* TASK INSTRUCTIONS: Quote the listing below in its entirety.

* DATA:
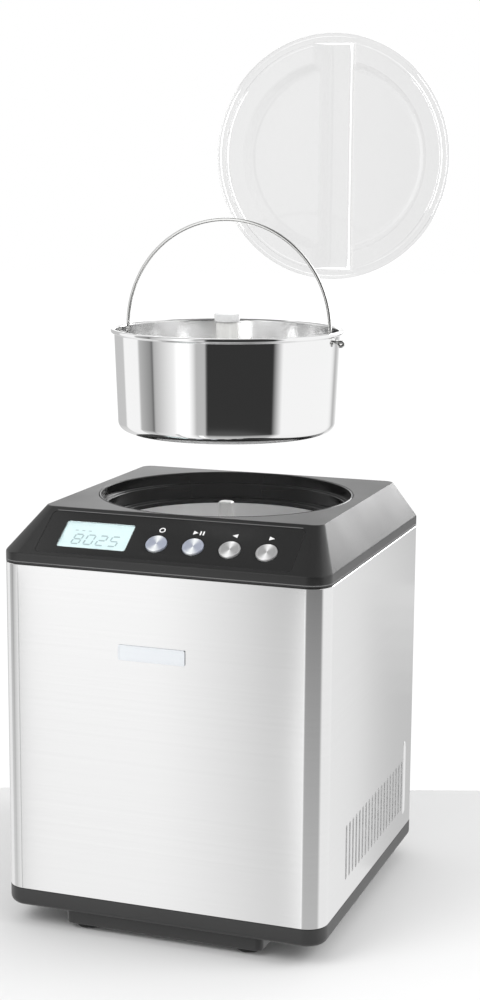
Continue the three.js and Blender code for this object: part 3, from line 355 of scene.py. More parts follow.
def film_plastic(name, faced=0.155, edged=0.7, dull=0.27, bright=1.0):
    """Thin clear sheet: a light haze where faced, denser and painted white as a highlight where seen edge on."""
    made, tree, shader = new_material(name)
    rim = put(add(tree, "ShaderNodeLayerWeight"), Blend=0.35).outputs["Facing"]
    # Painted highlight: where the sheet is seen edge on, its colour turns from dull grey to white.
    edge = math_node(tree, "POWER", rim, 2.0, clamp=True)
    put(shader, Base_Color=tint(tree, edge, grey(dull), grey(bright)), Alpha=between(tree, edge, faced, edged),
        Roughness=between(tree, use(tree, HANDLED, Size=8)["Mark"], 0.04, 0.10))
    mirror = put(add(tree, "ShaderNodeFresnel"), IOR=1.49).outputs[0]
    front = math_node(tree, "SUBTRACT", 1.0, add(tree, "ShaderNodeNewGeometry").outputs["Backfacing"])
    shine = put(add(tree, "ShaderNodeBsdfGlossy"), Roughness=0.05).outputs[0]
    glint = put(add(tree, "ShaderNodeMixShader"), math_node(tree, "MULTIPLY", mirror, front), None, shine)
    both = put(add(tree, "ShaderNodeAddShader"), shader.outputs[0], glint.outputs[0])
    put(tree.nodes["Material Output"], Surface=both.outputs[0])
    return made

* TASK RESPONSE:
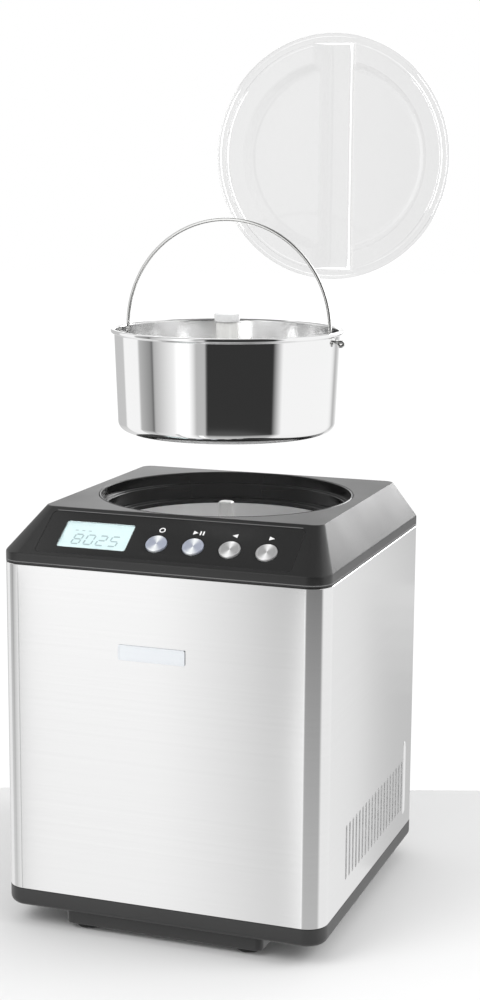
Continue the three.js and Blender code for this object: part 3, from line 355 of scene.py. More parts follow.
def film_plastic(name, faced=0.155, edged=0.7, dull=0.27, bright=1.0):
    """Thin clear sheet: a light haze where faced, denser and painted white as a highlight where seen edge on."""
    made, tree, shader = new_material(name)
    rim = put(add(tree, "ShaderNodeLayerWeight"), Blend=0.35).outputs["Facing"]
    # Painted highlight: where the sheet is seen edge on, its colour turns from dull grey to white.
    edge = math_node(tree, "POWER", rim, 2.0, clamp=True)
    put(shader, Base_Color=tint(tree, edge, grey(dull), grey(bright)), Alpha=between(tree, edge, faced, edged),
        Roughness=between(tree, use(tree, HANDLED, Size=8)["Mark"], 0.04, 0.10))
    mirror = put(add(tree, "ShaderNodeFresnel"), IOR=1.49).outputs[0]
    front = math_node(tree, "SUBTRACT", 1.0, add(tree, "ShaderNodeNewGeometry").outputs["Backfacing"])
    shine = put(add(tree, "ShaderNodeBsdfGlossy"), Roughness=0.05).outputs[0]
    glint = put(add(tree, "ShaderNodeMixShader"), math_node(tree, "MULTIPLY", mirror, front), None, shine)
    both = put(add(tree, "ShaderNodeAddShader"), shader.outputs[0], glint.outputs[0])
    put(tree.nodes["Material Output"], Surface=both.outputs[0])
    return made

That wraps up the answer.